Waxman: That’s one of the things that’s challenging about the server market. Particularly when you look at some of the growth segments in the data center. If you look at cloud computing or high performance computing, customers are telling us that they still want to see a fast performance growth rate. They want to see repeatable improvements.
VB: What sort of view does this look like to you? It seems like there’s a lot of competitors battling for what is now a very small piece of the market.
Waxman: It’s hard to contest that view. [chuckles]
VB: AMD announced their deal with Verizon recently. They said that their Opteron-based micro server chips are going to be getting into their cloud infrastructure. I think you guys contend that a lot of that cloud infrastructure – especially with a lot of the SeaMicro installations – is already based on Intel.
Waxman: I always like to let the customers disclose what architecture they’re using. It’s their call. But I do think Andrew did seem to acknowledge that a sizable portion was based on Intel architecture.
VB: What about the highest end of the market? How would you describe the dynamics there?
Waxman: Talking about data centers, there are two trends that are important. One is, again, a continued demand for more performance and capability. The rationale is simple. A lot of hyper scale data centers, whether cloud or high performance computing, they’re looking at just sheer numbers of systems that they want to deploy. If, as an example, you could get 10 or 15 percent more performance, that might not seem like much, but if you look at it in the context of 100,000 servers and avoiding the overhead of 10,000 to 15,000 servers, it’s a sizable amount. We continue to get requests from customers to find new ways to get even more performance. One of the things we’ve talked about a bit is that we’re getting more requests for customization and optimization by customers for their particular workload so they can eke a little more value out of our servers.
Splitting the enterprise market from the scale-out market, one of the things that differentiates them at the high end is the desire for reliability features and things such as shared memory. We have the E7 product lines for large mission critical databases with higher levels of reliability, error correcting circuitry. You have other segments of the market that don’t necessarily value the shared memory, but they just want more performance.
VB: What do you think about GPU computing and how it’s making its way into data centers?
Waxman: We talk about this a lot. Every time we look at an innovation in our silicon, if it requires software modification, there’s always this escape velocity that’s required. Meaning that sometimes that general purpose Xeon covers so much and can do so much that it’s hard to come up with something that’s differentiated for a different segment. That’s the border line where GPUs tend to reside. It’s difficult, in many cases, for people to program. They need to make investments in it. By the time they tap that potential, they could get almost equivalent performance out of the Moore’s Law that we deliver from the next generation of Xeon processors. There’s a constant treadmill that is difficult to escape from.
VB: If you’re looking out a few years, what are the trends that you see and that you’ll have to adapt to over time?
Waxman: I think that there are a number of them. One is, we’ll continue to see hyper scale and large scale computing becoming a bigger portion of the business. For us, we have to think about how our technologies deploy at scale, and how we’re allowing these users that will have these large application-centric data centers to optimize and get the most capability out of it.

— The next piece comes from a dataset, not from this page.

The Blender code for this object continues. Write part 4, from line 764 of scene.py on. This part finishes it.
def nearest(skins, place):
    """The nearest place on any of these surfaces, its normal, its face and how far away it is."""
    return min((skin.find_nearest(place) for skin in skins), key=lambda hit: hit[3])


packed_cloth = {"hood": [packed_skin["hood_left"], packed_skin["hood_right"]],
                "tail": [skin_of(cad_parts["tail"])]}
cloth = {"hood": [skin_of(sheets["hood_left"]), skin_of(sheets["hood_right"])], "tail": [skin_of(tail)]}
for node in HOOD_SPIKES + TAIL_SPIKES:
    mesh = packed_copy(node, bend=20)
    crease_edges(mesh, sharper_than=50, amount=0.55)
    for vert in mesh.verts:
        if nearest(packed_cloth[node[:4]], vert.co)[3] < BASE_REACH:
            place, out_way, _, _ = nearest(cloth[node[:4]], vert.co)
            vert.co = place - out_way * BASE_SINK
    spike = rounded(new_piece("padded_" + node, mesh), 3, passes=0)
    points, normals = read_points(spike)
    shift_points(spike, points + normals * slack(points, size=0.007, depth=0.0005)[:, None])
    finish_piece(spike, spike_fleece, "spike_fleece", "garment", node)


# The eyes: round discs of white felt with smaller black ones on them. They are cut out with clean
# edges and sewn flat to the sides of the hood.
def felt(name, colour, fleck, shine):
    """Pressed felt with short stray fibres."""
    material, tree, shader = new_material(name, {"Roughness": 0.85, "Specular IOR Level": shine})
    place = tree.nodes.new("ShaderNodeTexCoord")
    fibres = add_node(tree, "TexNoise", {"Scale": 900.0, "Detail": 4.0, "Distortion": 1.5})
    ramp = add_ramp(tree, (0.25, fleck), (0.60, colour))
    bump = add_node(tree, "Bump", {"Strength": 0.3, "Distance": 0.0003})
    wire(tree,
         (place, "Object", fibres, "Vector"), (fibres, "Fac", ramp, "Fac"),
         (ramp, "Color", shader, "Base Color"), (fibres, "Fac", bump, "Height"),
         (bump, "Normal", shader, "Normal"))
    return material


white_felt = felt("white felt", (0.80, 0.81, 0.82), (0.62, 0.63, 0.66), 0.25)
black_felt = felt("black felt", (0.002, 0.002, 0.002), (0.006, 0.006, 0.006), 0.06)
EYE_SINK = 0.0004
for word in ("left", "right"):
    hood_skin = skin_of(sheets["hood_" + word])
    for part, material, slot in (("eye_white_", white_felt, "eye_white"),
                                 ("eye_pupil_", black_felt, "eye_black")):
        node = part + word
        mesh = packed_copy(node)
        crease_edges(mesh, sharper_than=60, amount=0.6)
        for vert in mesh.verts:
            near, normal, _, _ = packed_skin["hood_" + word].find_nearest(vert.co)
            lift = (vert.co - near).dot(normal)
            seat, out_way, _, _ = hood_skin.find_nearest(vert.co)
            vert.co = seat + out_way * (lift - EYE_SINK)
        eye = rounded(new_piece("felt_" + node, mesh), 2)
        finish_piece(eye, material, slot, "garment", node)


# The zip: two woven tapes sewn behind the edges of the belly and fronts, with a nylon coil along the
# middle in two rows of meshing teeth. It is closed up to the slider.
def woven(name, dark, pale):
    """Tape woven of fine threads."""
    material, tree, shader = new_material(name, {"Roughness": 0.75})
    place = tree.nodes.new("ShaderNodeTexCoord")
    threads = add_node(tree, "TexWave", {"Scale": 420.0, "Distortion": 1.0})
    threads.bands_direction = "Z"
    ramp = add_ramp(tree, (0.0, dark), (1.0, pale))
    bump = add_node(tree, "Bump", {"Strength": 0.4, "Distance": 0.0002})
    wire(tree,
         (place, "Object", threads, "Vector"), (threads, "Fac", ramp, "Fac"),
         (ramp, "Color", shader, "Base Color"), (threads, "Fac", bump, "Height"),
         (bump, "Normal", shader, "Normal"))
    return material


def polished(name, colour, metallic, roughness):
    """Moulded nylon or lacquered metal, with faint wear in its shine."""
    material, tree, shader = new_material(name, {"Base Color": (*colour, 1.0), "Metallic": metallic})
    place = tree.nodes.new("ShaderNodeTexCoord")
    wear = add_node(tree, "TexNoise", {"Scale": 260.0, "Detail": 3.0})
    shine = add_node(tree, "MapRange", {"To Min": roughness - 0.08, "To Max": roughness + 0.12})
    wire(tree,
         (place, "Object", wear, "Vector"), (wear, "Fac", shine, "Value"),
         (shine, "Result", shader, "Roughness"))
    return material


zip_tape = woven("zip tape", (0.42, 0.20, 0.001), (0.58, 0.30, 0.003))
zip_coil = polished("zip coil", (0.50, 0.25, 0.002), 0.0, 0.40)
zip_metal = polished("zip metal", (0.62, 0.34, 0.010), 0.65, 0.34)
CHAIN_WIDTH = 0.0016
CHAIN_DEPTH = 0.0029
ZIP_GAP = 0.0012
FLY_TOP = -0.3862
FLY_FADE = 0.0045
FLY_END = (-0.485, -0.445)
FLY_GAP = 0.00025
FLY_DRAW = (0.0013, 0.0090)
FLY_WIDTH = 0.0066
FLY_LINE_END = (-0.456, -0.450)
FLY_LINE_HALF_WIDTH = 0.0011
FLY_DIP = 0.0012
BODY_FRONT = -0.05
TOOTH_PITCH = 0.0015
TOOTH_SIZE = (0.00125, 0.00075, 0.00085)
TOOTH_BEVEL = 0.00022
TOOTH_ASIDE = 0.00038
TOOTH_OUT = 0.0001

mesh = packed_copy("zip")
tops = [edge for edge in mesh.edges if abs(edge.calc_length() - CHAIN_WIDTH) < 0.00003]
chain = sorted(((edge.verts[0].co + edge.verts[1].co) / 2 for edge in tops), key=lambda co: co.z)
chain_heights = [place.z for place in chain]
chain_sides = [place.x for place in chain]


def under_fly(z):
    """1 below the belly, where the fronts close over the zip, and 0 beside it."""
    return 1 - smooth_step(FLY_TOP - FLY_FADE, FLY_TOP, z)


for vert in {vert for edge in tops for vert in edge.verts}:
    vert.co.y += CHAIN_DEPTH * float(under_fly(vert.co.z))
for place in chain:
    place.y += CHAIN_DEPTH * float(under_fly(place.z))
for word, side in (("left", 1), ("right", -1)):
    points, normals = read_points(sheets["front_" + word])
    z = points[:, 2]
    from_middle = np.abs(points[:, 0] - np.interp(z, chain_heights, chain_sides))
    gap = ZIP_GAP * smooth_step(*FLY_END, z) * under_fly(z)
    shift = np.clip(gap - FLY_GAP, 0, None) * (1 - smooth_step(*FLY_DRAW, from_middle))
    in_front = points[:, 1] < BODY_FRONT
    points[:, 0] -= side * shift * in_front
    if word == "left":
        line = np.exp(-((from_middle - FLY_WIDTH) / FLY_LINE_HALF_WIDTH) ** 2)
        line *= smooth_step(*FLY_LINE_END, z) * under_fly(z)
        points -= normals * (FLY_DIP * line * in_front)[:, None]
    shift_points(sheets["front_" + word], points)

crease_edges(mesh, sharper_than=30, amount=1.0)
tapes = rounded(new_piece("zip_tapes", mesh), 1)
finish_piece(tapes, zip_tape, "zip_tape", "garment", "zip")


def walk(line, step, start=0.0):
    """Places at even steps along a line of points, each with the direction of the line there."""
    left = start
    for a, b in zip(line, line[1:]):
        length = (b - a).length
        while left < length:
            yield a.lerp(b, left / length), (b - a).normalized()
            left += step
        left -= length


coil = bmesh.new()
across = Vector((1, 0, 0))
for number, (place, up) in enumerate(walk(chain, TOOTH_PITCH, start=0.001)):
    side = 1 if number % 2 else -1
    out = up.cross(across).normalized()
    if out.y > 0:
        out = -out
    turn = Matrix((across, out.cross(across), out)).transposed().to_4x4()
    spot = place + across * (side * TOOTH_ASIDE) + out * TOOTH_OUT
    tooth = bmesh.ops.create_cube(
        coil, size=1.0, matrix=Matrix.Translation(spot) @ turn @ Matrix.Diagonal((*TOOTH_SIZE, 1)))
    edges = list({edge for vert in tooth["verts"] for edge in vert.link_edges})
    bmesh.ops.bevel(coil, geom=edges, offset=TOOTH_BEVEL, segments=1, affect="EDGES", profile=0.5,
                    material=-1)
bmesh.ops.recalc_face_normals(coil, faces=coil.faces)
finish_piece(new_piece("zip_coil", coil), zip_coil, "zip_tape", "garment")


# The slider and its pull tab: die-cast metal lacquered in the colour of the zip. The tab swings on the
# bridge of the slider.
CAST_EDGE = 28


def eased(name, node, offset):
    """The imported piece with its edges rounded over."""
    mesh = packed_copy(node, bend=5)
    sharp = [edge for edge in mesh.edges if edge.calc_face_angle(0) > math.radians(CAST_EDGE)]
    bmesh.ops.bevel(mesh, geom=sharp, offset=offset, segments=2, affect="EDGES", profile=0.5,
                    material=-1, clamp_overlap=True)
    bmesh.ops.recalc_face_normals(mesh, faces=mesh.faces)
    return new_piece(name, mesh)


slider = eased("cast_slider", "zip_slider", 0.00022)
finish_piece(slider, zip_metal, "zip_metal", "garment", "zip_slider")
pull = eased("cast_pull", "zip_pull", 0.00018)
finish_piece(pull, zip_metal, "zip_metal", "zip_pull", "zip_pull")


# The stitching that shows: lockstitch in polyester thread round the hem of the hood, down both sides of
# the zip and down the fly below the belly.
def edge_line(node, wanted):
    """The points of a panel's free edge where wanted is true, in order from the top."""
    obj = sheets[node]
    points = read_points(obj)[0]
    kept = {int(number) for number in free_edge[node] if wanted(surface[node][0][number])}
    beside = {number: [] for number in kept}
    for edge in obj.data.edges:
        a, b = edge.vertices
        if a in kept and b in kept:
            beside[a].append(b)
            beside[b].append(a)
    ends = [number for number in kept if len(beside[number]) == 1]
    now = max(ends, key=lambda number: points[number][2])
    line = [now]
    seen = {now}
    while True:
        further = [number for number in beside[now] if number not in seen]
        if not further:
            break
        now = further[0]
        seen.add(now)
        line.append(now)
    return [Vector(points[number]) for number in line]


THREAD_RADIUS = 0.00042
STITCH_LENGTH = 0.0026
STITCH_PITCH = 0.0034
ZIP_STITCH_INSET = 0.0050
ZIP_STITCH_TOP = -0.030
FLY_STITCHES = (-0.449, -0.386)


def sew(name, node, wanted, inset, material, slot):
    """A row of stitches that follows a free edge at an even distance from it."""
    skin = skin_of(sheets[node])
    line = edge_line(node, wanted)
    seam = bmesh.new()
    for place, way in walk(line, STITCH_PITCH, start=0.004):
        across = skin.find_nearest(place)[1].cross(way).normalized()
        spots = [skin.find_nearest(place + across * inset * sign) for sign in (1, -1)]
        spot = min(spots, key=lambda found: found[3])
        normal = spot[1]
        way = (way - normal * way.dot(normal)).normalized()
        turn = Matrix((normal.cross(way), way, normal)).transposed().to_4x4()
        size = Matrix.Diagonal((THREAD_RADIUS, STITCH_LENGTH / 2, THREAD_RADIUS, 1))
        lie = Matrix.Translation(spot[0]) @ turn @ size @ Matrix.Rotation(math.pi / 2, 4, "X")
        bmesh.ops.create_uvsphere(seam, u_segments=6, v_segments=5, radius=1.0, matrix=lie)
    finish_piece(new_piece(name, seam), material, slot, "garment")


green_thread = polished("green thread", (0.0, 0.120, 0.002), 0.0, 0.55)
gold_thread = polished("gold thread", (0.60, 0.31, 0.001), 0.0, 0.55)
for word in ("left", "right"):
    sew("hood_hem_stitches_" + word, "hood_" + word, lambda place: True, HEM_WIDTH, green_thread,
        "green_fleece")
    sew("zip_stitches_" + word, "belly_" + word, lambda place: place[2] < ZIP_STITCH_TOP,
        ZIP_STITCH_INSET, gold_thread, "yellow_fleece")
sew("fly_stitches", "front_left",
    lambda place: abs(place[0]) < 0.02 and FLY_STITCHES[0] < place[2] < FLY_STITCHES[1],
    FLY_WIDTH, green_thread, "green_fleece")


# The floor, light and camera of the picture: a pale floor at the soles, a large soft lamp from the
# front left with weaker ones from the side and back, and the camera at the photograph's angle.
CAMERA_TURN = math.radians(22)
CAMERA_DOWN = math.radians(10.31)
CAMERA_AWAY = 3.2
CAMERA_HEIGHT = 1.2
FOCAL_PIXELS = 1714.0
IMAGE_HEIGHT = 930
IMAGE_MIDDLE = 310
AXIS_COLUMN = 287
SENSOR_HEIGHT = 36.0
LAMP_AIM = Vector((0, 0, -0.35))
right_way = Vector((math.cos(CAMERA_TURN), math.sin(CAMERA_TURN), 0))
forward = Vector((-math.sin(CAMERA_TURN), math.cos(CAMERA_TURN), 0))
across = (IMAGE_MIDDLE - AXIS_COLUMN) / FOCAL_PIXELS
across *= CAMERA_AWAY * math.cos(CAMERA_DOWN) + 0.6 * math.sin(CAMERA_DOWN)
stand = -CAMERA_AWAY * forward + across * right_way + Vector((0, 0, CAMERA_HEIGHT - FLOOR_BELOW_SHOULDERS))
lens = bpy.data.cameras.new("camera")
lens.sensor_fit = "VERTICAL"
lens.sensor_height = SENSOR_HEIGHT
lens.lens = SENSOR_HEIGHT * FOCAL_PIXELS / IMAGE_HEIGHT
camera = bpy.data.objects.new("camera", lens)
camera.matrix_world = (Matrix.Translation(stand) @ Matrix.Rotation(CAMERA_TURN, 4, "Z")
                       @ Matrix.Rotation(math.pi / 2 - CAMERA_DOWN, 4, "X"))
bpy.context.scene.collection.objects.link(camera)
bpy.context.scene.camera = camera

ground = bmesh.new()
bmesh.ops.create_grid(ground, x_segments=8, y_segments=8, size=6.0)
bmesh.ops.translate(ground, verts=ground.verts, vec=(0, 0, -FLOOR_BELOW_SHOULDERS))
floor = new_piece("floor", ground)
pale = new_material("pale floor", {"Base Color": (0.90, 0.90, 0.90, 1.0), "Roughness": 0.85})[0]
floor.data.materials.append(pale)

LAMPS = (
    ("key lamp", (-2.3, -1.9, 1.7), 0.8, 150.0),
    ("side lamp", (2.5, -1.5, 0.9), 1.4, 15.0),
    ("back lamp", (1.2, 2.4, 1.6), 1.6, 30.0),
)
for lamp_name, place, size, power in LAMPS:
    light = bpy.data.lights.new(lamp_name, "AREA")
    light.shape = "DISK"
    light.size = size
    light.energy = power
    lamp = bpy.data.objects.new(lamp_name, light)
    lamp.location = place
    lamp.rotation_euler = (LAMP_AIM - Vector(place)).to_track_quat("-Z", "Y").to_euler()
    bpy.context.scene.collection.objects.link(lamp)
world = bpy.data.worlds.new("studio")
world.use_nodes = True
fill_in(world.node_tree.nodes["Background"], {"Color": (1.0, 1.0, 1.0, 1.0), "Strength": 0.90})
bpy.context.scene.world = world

Another trend that I see is just the sheer desire to simplify and make each of the platforms more programmable. If you think about compute and network and storage, each of them has largely been vertical stacks at various points in time. Now servers have migrated to a horizontal solution.

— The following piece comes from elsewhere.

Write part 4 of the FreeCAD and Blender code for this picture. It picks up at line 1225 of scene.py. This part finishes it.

I think people are looking to bring that same type of mentality into networking, as one example. That’s part of the reason we see the desire for software defined networking and network function virtualization, and network function virtualization in particular, where you had special purpose hardware, and now you’d like to be able to run some of those applications and workloads on a standard Intel-based platform.
The third one is around big data. I’m a believer that, as much hype and growth as there has been around cloud, the potential for big data is substantially larger. It goes back to the economic drivers. If you look at simplifying IT – say, a half a trillion dollar per year industry – if you look at solving major problems in health care or manufacturing or government, or opportunities for more optimized marketing and supply chains, you’re talking about trillions of dollars worth of economic value. It’s going to be a big growth driver, particularly as we connect the internet of things to the analytics in the data center.